Did you edge over to the side but stay in the right lane as you passed him? That accident would also be your fault

**On a second read, I take this back, IF the was on the sidewalk, which you seem unsure of. But if you did all this with a bike that was on the street, it was all on you. **

LSL & TGSJ, I seem to have misread or miss understood the post.

I still think the terms speed and their inability to deal with normal traffic motion means stupid kids doing wheelies while splitting lanes, etc. and **The Big Dog does something that gets misinterpreted by the following riders and 10-20 go down like dominoes. ** is just prejudice against any one on an HD.

I say many things that people misinterpret so I am sure to do the same thing.
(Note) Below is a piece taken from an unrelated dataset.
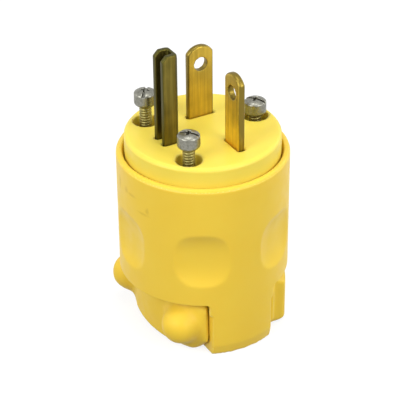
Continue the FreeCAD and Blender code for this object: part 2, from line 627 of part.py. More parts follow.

Sorry. My bad.

My theory isn’t that the car driver doesn’t see the bicyclist or recognize them, it’s that a bicycle is automatically classified as a ‘almost stationary’ object, like a pedestrian. I’ve been riding down the street, looked a driver on a side street/driveway right in the eye long enough to be sure they saw me, and then they try to pull out when I’m 15 yards away (going 15-20 mph).

Naw man, you’re good. Friggin text-only speak invites misunderstanding. My only critique is–not prejudiced against HD folk (although I freely admit I understand them only with an anthropologist’s perspective), as much as motorcyclists who have an affinity for groupride: left/right staggered formation with essentially no sense of following distance and all the subtle rules that make it possible to do without ensuring maximum lethality every time. Generally it is awe-inspiring and cringe-inducing at the same time for a 4-wheeler like me, but it seems to float their boats. Until (actual claim statement here) someone up front pokes his arm out to signal a left turn, and someone further back thinks he’s pointing at a deer and so looks into the treeline to his left while everyone else is braking…and a year later I’m paying for a knee replacement and shoulder reconstruction.